:: Exercise prompt ::
Reproduce all of the data exactly.

....

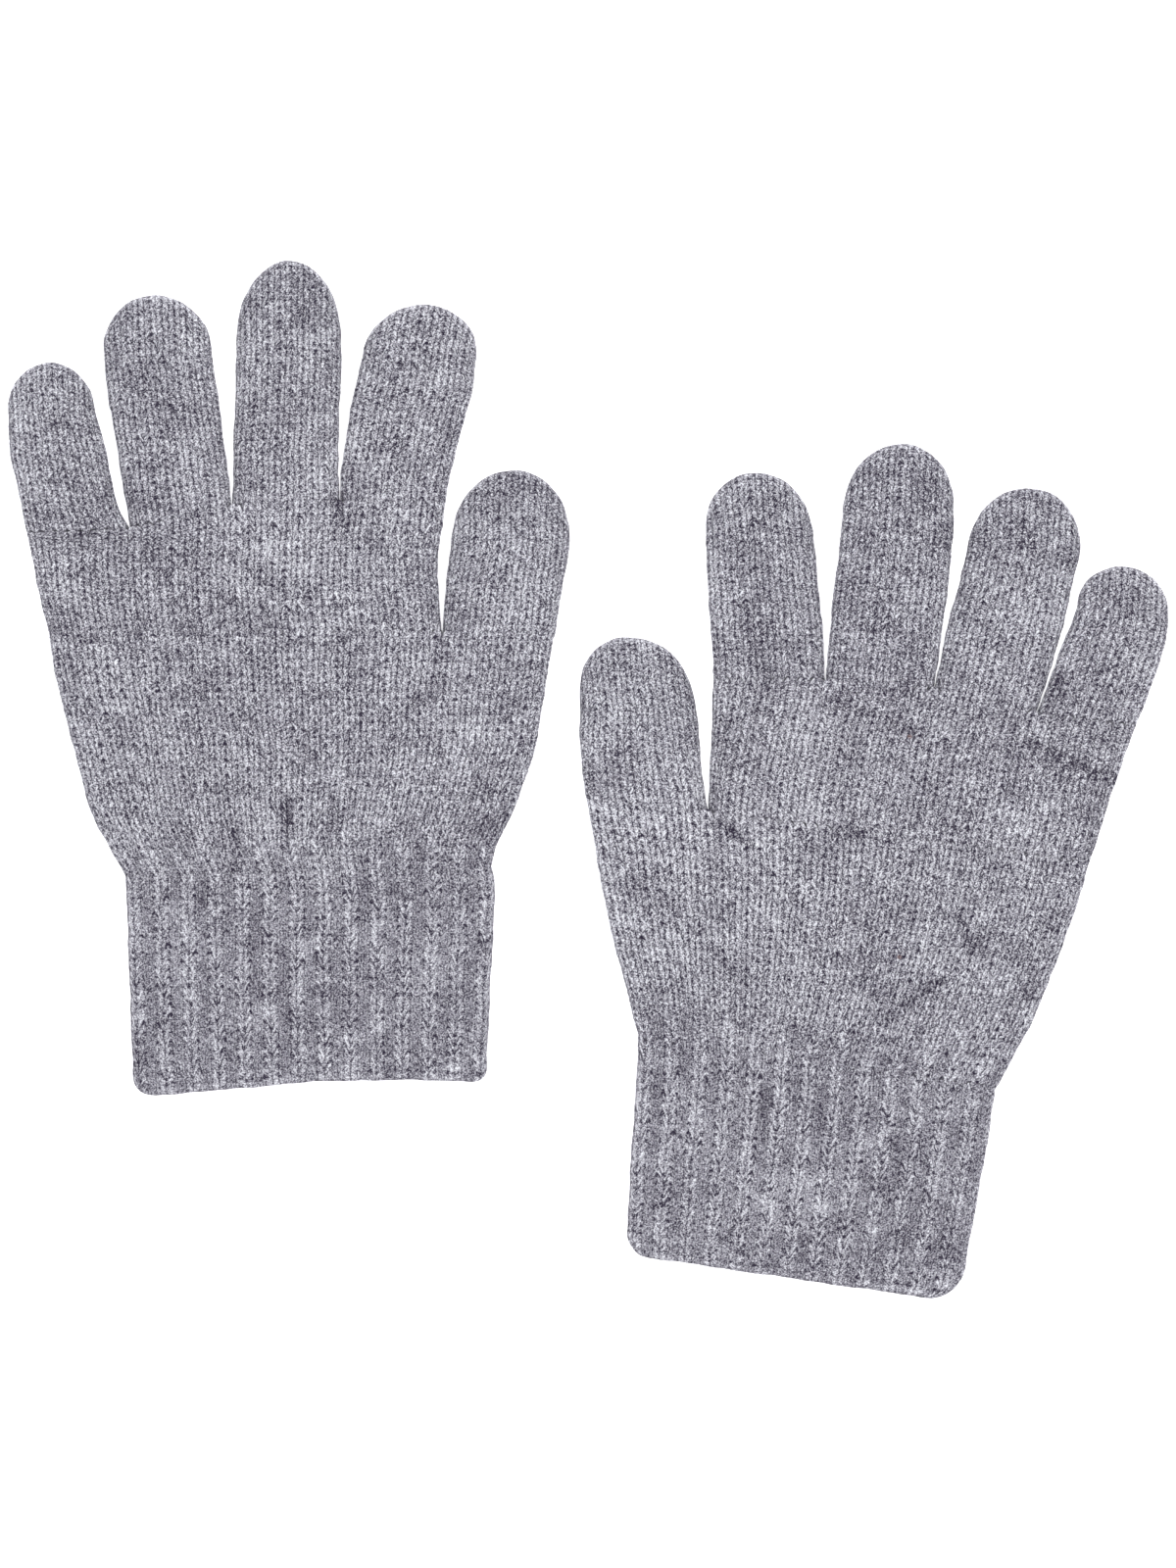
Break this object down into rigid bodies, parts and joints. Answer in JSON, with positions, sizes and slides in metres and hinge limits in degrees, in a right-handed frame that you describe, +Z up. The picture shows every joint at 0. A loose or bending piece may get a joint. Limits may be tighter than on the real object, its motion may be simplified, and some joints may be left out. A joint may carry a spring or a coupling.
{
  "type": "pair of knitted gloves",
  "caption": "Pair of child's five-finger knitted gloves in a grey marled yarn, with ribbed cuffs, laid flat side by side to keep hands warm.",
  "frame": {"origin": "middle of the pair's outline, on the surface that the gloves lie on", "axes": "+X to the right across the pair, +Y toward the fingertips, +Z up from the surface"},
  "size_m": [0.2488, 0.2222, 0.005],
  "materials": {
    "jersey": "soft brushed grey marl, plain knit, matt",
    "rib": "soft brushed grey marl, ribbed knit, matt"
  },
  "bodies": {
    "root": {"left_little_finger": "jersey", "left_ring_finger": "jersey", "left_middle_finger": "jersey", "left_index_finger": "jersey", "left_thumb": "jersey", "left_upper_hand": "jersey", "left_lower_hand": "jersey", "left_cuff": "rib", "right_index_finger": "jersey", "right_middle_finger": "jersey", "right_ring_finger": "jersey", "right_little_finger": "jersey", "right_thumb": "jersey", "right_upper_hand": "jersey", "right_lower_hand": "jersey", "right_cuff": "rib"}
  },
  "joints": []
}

....

:: Response to this exercise ::
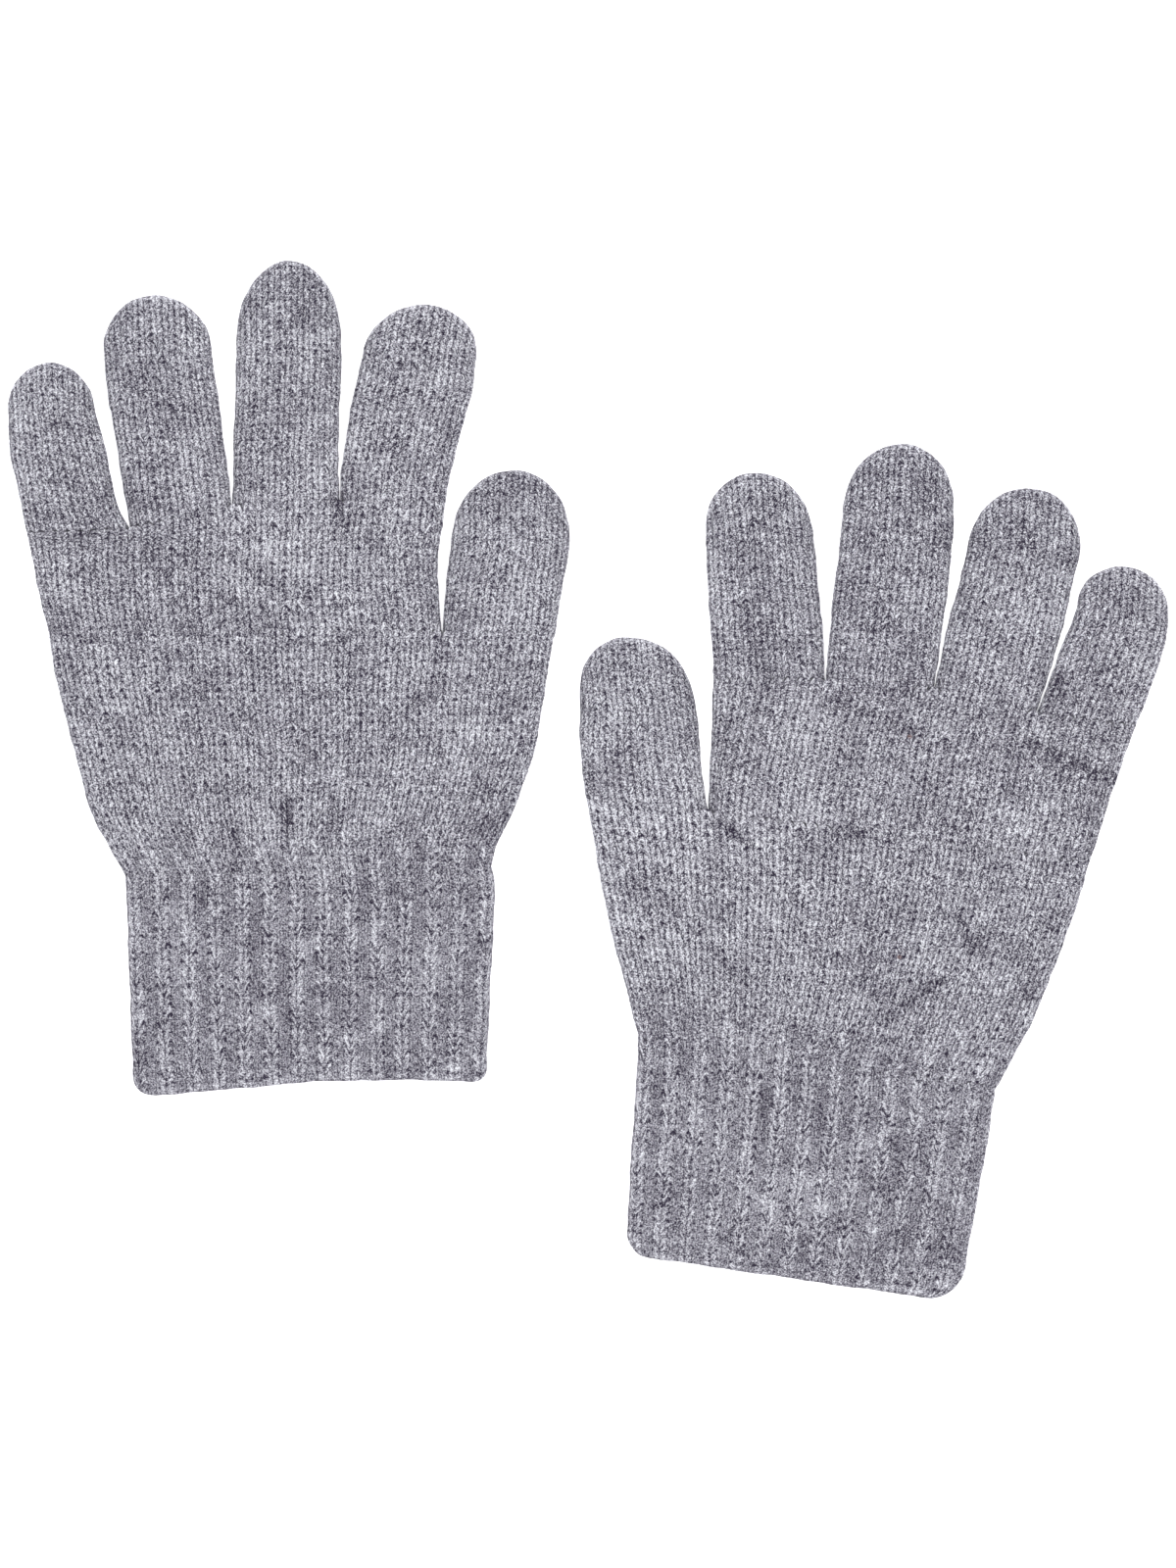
Break this object down into rigid bodies, parts and joints. Answer in JSON, with positions, sizes and slides in metres and hinge limits in degrees, in a right-handed frame that you describe, +Z up. The picture shows every joint at 0. A loose or bending piece may get a joint. Limits may be tighter than on the real object, its motion may be simplified, and some joints may be left out. A joint may carry a spring or a coupling.
{
  "type": "pair of knitted gloves",
  "caption": "Pair of child's five-finger knitted gloves in a grey marled yarn, with ribbed cuffs, laid flat side by side to keep hands warm.",
  "frame": {"origin": "middle of the pair's outline, on the surface that the gloves lie on", "axes": "+X to the right across the pair, +Y toward the fingertips, +Z up from the surface"},
  "size_m": [0.2488, 0.2222, 0.005],
  "materials": {
    "jersey": "soft brushed grey marl, plain knit, matt",
    "rib": "soft brushed grey marl, ribbed knit, matt"
  },
  "bodies": {
    "root": {"left_little_finger": "jersey", "left_ring_finger": "jersey", "left_middle_finger": "jersey", "left_index_finger": "jersey", "left_thumb": "jersey", "left_upper_hand": "jersey", "left_lower_hand": "jersey", "left_cuff": "rib", "right_index_finger": "jersey", "right_middle_finger": "jersey", "right_ring_finger": "jersey", "right_little_finger": "jersey", "right_thumb": "jersey", "right_upper_hand": "jersey", "right_lower_hand": "jersey", "right_cuff": "rib"}
  },
  "joints": []
}